··· SOURCE MATERIAL ···

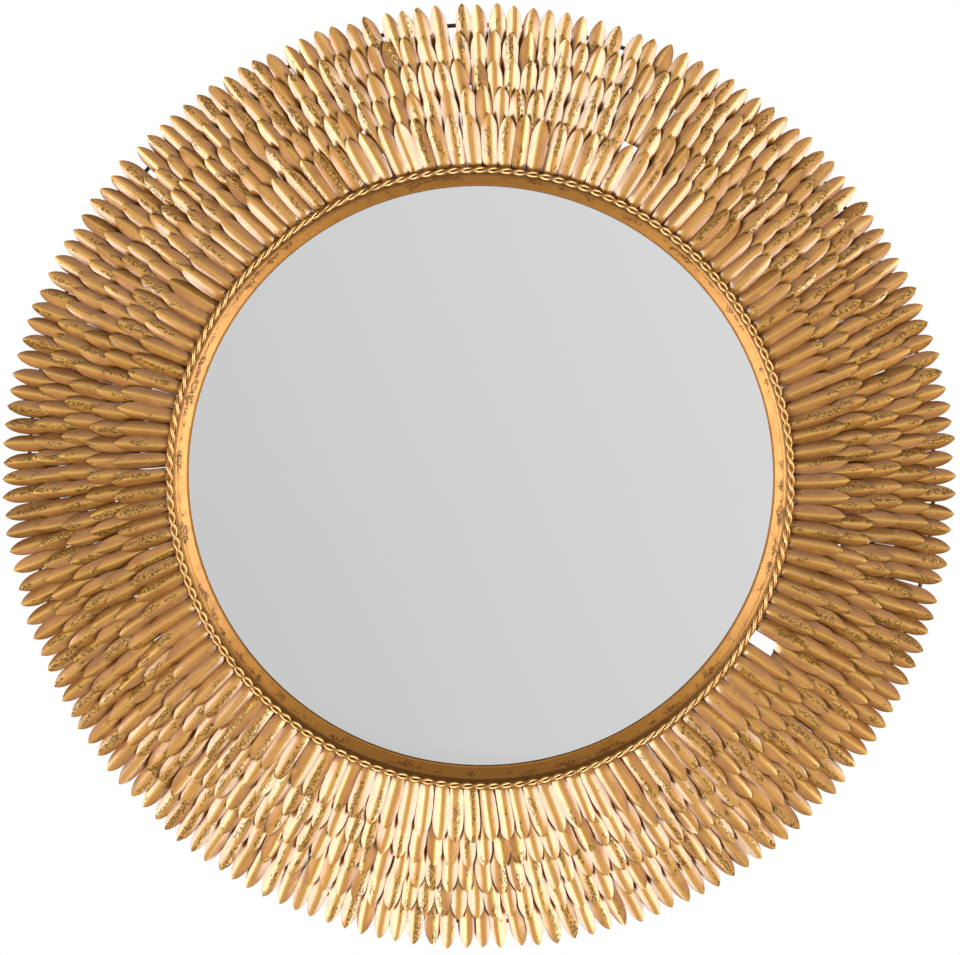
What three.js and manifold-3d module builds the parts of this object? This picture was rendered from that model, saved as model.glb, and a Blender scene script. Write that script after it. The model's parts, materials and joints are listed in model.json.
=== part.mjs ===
// A large round wall mirror. Its convex glass sits in a spun metal collar with a hollow bezel. A wire
// rope trims the collar's rim, and five overlapping rows of folded metal leaves stand out round it,
// each row welded to a hoop, the hoops to eight spokes.
//
// Millimetres, +Z up. The glass faces -Y, and the origin is the middle of the wall plane at its back.
// Inside the model's group the axes are those of a clock face: x up, y forward off the wall, z right.

import * as THREE from 'three';
import { mergeVertices } from 'three/addons/utils/BufferGeometryUtils.js';
import Module from 'manifold-3d';

const wasm = await Module();
wasm.setup();

// ---------------------------------------------------------------- driving dimensions

// Fits
const seatGap = 0.3; // between two pieces that bear on each other or are welded
const screwHoleGap = 0.3; // round a screw's shank

// Glass
const glassRadius = 288;
const glassThickness = 3;
const glassCrown = 30; // how far the middle stands forward of the edge

// Collar and bezel
const collarSheet = 1.5;
const collarWallRoom = 10.5; // from the glass's edge to the collar's wall
const collarSkirt = 2.3; // rear edge behind the board's back
const rimShoulder = 0.7; // width of the flat rim inside the wall
const bezelLipOverlap = 4.5; // over the glass's edge
const bezelRise = 11.9; // from the lip to the rim
const bezelHollow = 0.62; // how far the bezel's section is pulled towards its inner corner

// Rope trim on the rim
const ropeRadius = 3;
const ropeOverhang = 1; // rope's middle outside the collar's wall

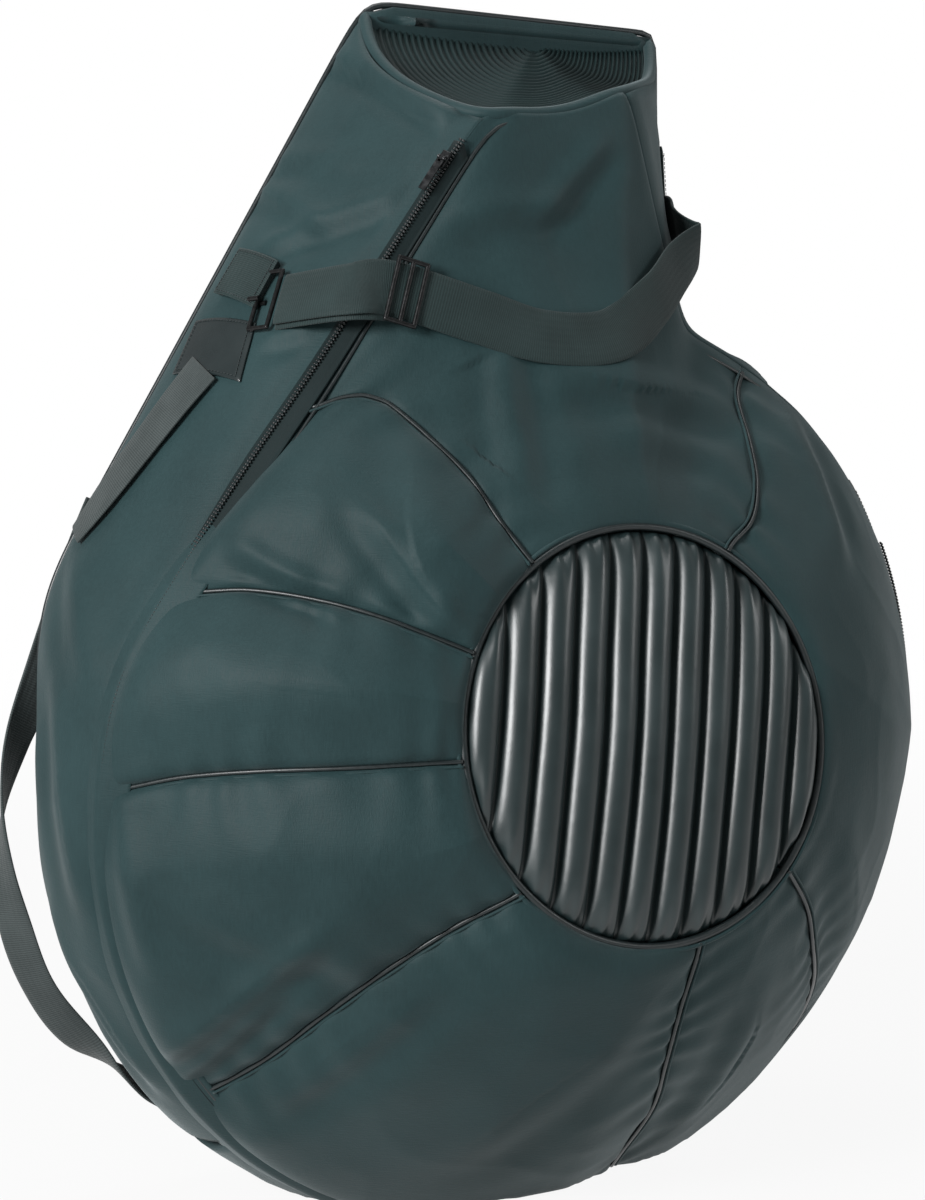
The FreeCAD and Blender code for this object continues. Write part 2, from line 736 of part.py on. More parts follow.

···

» TASK INSTRUCTIONS
Recopy all the lines exactly as they appear.

» RESPONSE
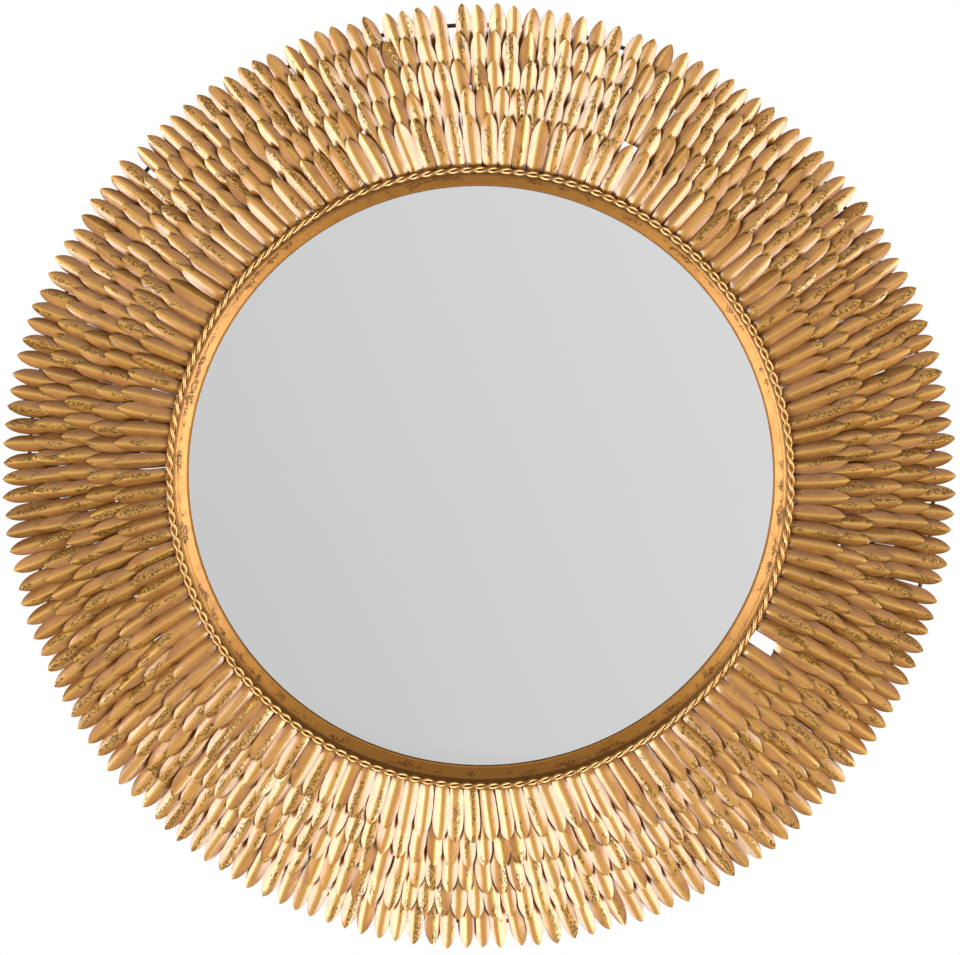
What three.js and manifold-3d module builds the parts of this object? This picture was rendered from that model, saved as model.glb, and a Blender scene script. Write that script after it. The model's parts, materials and joints are listed in model.json.
=== part.mjs ===
// A large round wall mirror. Its convex glass sits in a spun metal collar with a hollow bezel. A wire
// rope trims the collar's rim, and five overlapping rows of folded metal leaves stand out round it,
// each row welded to a hoop, the hoops to eight spokes.
//
// Millimetres, +Z up. The glass faces -Y, and the origin is the middle of the wall plane at its back.
// Inside the model's group the axes are those of a clock face: x up, y forward off the wall, z right.

import * as THREE from 'three';
import { mergeVertices } from 'three/addons/utils/BufferGeometryUtils.js';
import Module from 'manifold-3d';

const wasm = await Module();
wasm.setup();

// ---------------------------------------------------------------- driving dimensions

// Fits
const seatGap = 0.3; // between two pieces that bear on each other or are welded
const screwHoleGap = 0.3; // round a screw's shank

// Glass
const glassRadius = 288;
const glassThickness = 3;
const glassCrown = 30; // how far the middle stands forward of the edge

// Collar and bezel
const collarSheet = 1.5;
const collarWallRoom = 10.5; // from the glass's edge to the collar's wall
const collarSkirt = 2.3; // rear edge behind the board's back
const rimShoulder = 0.7; // width of the flat rim inside the wall
const bezelLipOverlap = 4.5; // over the glass's edge
const bezelRise = 11.9; // from the lip to the rim
const bezelHollow = 0.62; // how far the bezel's section is pulled towards its inner corner

// Rope trim on the rim
const ropeRadius = 3;
const ropeOverhang = 1; // rope's middle outside the collar's wall

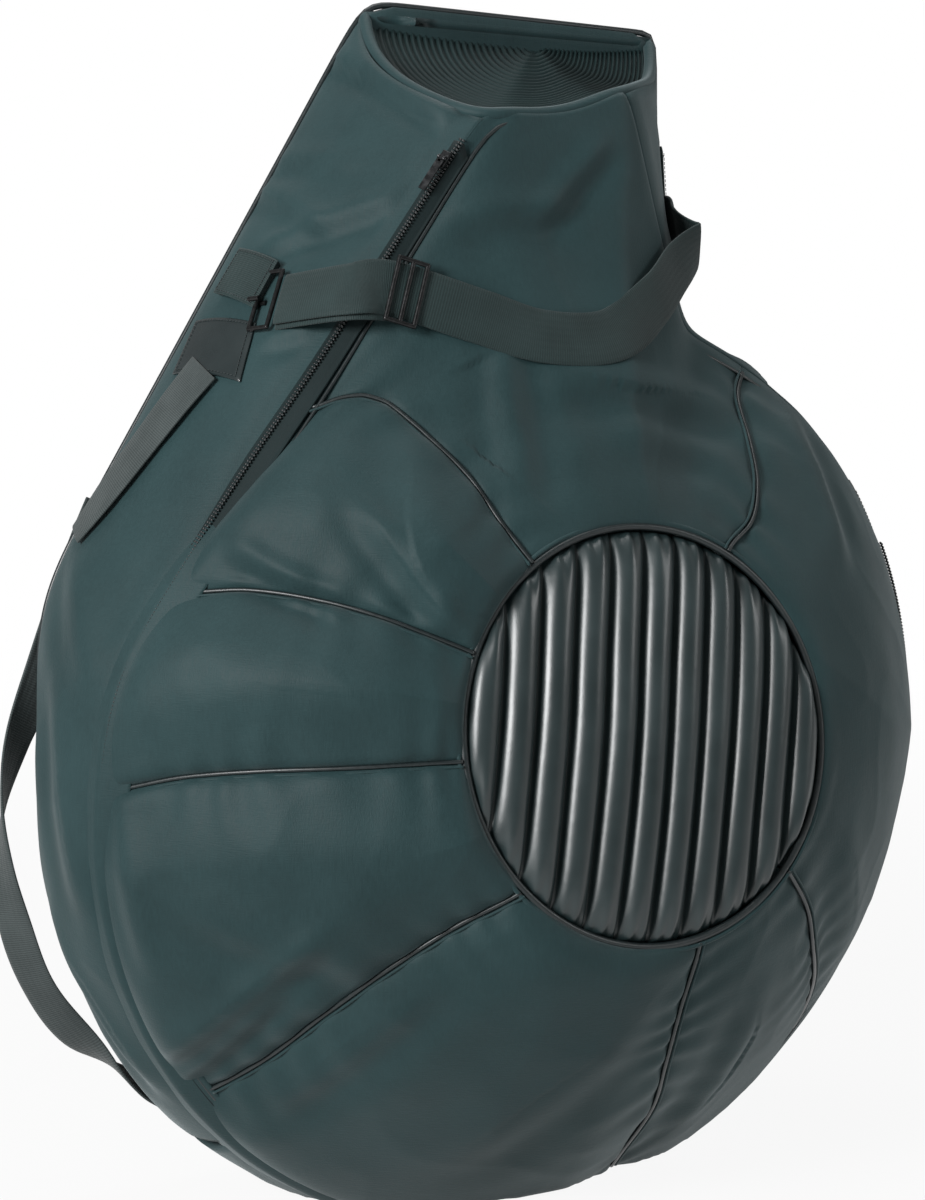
The FreeCAD and Blender code for this object continues. Write part 2, from line 736 of part.py on. More parts follow.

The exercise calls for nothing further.